Inventec's margin grew 4.5% driven by server sector

Inventec Corporation, a Taiwan-based notebook contract manufacturer, indicated the company's margin grew 4.5% in Q1 as the highest in four major notebook contract manufacturers in Taiwan. Mr. Alexander Hsu, Inventec's vice president of finance, said the high-margin server shipment volume grew to contribute more than other products. It is estimated the company's margin will stay over 4% in the long term. The shipment volume of notebook in Q2 will increase 10%-15% over Q1.

According to Inventec's fiscal report announced the day before, the notebook shipment volume reached 4 million units represented a decrease of 11% over last year's 4.5 million units. The net income per share was NT$0.41 but the margin grew 4.5% from Q409's 4.38%. The company pointed the product portfolio shifted toward profit-oriented and Dell also placed more orders in server products.

Inventec estimated the Q2 notebook shipment volume will grow 10%-15% over Q1 reached 4.4-4.6 million units. The total volume of first six months will reach 8.4-8.6 million units and the yearly volume will reach 20-25 million units that might stay the same compared to last year's 21 million units.

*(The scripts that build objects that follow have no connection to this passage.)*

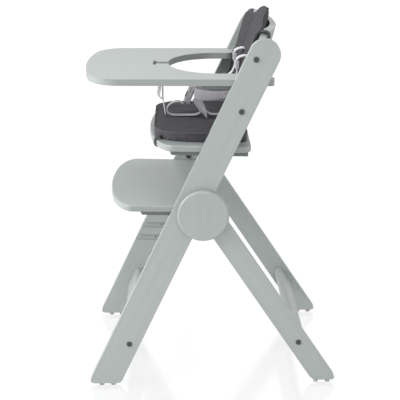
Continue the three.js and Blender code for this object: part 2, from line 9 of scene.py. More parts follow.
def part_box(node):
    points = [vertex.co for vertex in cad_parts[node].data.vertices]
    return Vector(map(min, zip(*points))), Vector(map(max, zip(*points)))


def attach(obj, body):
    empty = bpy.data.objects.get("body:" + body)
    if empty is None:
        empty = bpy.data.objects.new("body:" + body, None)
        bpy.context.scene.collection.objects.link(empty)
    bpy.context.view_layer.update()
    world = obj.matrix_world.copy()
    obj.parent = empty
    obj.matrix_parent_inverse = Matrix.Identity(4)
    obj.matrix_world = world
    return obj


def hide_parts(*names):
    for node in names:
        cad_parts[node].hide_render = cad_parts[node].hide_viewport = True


bl_info = {
    "name": "Wooden High Chair",
    "version": (1, 0, 0),
    "blender": (4, 5, 0),
    "location": "View3D > Sidebar > High Chair",
    "description": "Builds the frame, plates, pads and harness of a wooden baby high chair",
    "category": "Object",
}

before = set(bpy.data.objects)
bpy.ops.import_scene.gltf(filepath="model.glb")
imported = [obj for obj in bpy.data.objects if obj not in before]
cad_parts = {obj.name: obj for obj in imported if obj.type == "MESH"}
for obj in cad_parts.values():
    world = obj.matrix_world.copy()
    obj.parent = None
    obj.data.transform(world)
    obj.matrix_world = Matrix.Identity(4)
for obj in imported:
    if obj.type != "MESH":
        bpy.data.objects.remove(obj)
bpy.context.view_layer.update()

# ---------------------------------------------------------------- measures
MM = 0.001
SIDES = (("left", -1), ("right", 1))
BOARD_LEAN = math.radians(25.75)
LEG_LEAN = math.radians(-33.05)
BACK_TILT = math.radians(15.3)
BACK_FOOT = Vector((0, 69.3, 670.7)) * MM      # lower back bolt, on the shell's side edge
SEAT_TILT = math.radians(1.9)
SEAT_TOP = 0.5871
GRAIN_ACROSS = (0, math.pi / 2, 0)
GROOVES_FROM, GROOVES_TO = 0.05, 0.79          # heights between which the boards have grooves
WHITE = (1, 1, 1, 1)


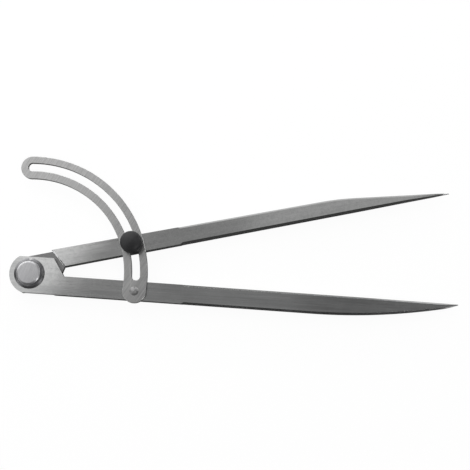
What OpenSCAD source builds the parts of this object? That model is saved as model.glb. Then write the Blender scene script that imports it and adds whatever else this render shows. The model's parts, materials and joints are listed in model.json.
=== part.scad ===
// Flat-bar wing divider lying on its back.
// The origin is on the pivot axis at the back faces of the legs. +X runs along the inner edge
// of the front leg, +Z points out of the front faces. The rear leg stands open at rest.

/* [Legs] */
// Angle between the inner edges of the legs at rest, degrees
open_angle = 14.8; // [5:0.1:60]
// Distance from the pivot axis to the points
leg_length = 250; // [246:1:256]
// Width of each leg at the pivot end
leg_width = 11; // [9:0.1:12]
// Thickness of each leg
leg_thick = 7.5; // [6:0.1:8]
// Distance from the pivot line to each leg's inner edge
edge_offset = 0.35; // [0.3:0.05:0.6]
// Distance from the pivot axis at which the long edges start to be chamfered
chamfer_start = 90; // [80:1:110]
// Size of the chamfers along the long edges
chamfer = 0.9; // [0.4:0.1:1.2]
// Distance from the pivot axis at which the points start to thin
thin_start = 196; // [190:1:210]

/* [Points] */
// Distance at which the front leg's outer edge starts to curve in
curve_start = 166; // [163:1:172]
// Radius of that curve
curve_r = 365; // [350:5:390]
// Distance at which the rear leg's outer edge bends in
bend_x = 184.8; // [180:0.2:188]
// Rear leg's width at that bend
bend_width = 9.05; // [8.6:0.05:9.3]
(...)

Inventec used to estimate the growth of Q2 would be 15%-20%. However, considering the impact of the air traffic chaos caused by the Icelandic volcano eruption, the company tuned the estimation down. The April shipment volume of 1.04 million units declined 20% over previous month. The volume might go back to the normal level in May and the growth will represent 50%.

Inventec has featured in server business to grow this year. Besides major customer HP, Dell's high-end servers also started to ship last year. The company estimated the server business will account for 20% over Q1 revenue, a significant increase from last year's 15%.